> **PROVIDED INFORMATION**
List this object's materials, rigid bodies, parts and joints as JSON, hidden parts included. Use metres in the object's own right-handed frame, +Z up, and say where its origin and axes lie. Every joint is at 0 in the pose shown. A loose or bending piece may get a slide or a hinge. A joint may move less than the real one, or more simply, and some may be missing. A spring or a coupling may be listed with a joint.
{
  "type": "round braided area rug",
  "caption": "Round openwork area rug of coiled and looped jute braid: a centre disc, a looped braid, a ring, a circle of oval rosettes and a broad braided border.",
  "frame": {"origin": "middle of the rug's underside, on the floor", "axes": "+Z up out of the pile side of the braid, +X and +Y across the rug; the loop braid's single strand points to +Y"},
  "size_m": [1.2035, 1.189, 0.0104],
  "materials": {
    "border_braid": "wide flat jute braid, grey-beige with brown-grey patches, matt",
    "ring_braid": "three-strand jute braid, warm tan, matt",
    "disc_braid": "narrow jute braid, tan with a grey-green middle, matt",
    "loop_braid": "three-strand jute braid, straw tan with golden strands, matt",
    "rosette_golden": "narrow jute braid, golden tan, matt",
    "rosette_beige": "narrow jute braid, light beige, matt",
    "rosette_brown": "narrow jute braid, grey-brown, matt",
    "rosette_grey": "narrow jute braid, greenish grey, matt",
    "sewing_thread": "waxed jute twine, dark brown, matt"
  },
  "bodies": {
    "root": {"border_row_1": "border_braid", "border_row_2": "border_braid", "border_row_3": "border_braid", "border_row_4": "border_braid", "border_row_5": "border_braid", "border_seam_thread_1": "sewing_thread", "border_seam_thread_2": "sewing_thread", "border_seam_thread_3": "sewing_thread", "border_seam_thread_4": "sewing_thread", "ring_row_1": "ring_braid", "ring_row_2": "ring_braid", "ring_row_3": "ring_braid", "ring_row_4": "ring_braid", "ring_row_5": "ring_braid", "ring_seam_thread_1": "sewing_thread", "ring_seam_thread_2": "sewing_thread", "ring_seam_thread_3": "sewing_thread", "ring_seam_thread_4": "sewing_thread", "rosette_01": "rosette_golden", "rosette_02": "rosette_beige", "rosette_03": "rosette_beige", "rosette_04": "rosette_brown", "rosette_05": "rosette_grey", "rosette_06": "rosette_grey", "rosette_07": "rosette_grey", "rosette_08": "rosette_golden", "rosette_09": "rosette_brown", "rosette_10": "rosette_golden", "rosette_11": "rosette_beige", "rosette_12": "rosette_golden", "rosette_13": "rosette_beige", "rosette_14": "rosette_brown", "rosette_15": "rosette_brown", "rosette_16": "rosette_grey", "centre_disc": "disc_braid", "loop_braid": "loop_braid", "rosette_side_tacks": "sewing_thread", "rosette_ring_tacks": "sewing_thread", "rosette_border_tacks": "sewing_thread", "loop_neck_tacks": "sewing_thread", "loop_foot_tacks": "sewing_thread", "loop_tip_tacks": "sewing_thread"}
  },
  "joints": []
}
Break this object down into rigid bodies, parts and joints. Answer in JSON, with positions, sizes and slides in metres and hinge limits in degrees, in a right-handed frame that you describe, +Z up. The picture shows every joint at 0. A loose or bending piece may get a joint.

> **EXERCISE BRIEF**
Repeat each of the entries above precisely as given.

> **THE SOLUTION**
List this object's materials, rigid bodies, parts and joints as JSON, hidden parts included. Use metres in the object's own right-handed frame, +Z up, and say where its origin and axes lie. Every joint is at 0 in the pose shown. A loose or bending piece may get a slide or a hinge. A joint may move less than the real one, or more simply, and some may be missing. A spring or a coupling may be listed with a joint.
{
  "type": "round braided area rug",
  "caption": "Round openwork area rug of coiled and looped jute braid: a centre disc, a looped braid, a ring, a circle of oval rosettes and a broad braided border.",
  "frame": {"origin": "middle of the rug's underside, on the floor", "axes": "+Z up out of the pile side of the braid, +X and +Y across the rug; the loop braid's single strand points to +Y"},
  "size_m": [1.2035, 1.189, 0.0104],
  "materials": {
    "border_braid": "wide flat jute braid, grey-beige with brown-grey patches, matt",
    "ring_braid": "three-strand jute braid, warm tan, matt",
    "disc_braid": "narrow jute braid, tan with a grey-green middle, matt",
    "loop_braid": "three-strand jute braid, straw tan with golden strands, matt",
    "rosette_golden": "narrow jute braid, golden tan, matt",
    "rosette_beige": "narrow jute braid, light beige, matt",
    "rosette_brown": "narrow jute braid, grey-brown, matt",
    "rosette_grey": "narrow jute braid, greenish grey, matt",
    "sewing_thread": "waxed jute twine, dark brown, matt"
  },
  "bodies": {
    "root": {"border_row_1": "border_braid", "border_row_2": "border_braid", "border_row_3": "border_braid", "border_row_4": "border_braid", "border_row_5": "border_braid", "border_seam_thread_1": "sewing_thread", "border_seam_thread_2": "sewing_thread", "border_seam_thread_3": "sewing_thread", "border_seam_thread_4": "sewing_thread", "ring_row_1": "ring_braid", "ring_row_2": "ring_braid", "ring_row_3": "ring_braid", "ring_row_4": "ring_braid", "ring_row_5": "ring_braid", "ring_seam_thread_1": "sewing_thread", "ring_seam_thread_2": "sewing_thread", "ring_seam_thread_3": "sewing_thread", "ring_seam_thread_4": "sewing_thread", "rosette_01": "rosette_golden", "rosette_02": "rosette_beige", "rosette_03": "rosette_beige", "rosette_04": "rosette_brown", "rosette_05": "rosette_grey", "rosette_06": "rosette_grey", "rosette_07": "rosette_grey", "rosette_08": "rosette_golden", "rosette_09": "rosette_brown", "rosette_10": "rosette_golden", "rosette_11": "rosette_beige", "rosette_12": "rosette_golden", "rosette_13": "rosette_beige", "rosette_14": "rosette_brown", "rosette_15": "rosette_brown", "rosette_16": "rosette_grey", "centre_disc": "disc_braid", "loop_braid": "loop_braid", "rosette_side_tacks": "sewing_thread", "rosette_ring_tacks": "sewing_thread", "rosette_border_tacks": "sewing_thread", "loop_neck_tacks": "sewing_thread", "loop_foot_tacks": "sewing_thread", "loop_tip_tacks": "sewing_thread"}
  },
  "joints": []
}
Break this object down into rigid bodies, parts and joints. Answer in JSON, with positions, sizes and slides in metres and hinge limits in degrees, in a right-handed frame that you describe, +Z up. The picture shows every joint at 0. A loose or bending piece may get a joint.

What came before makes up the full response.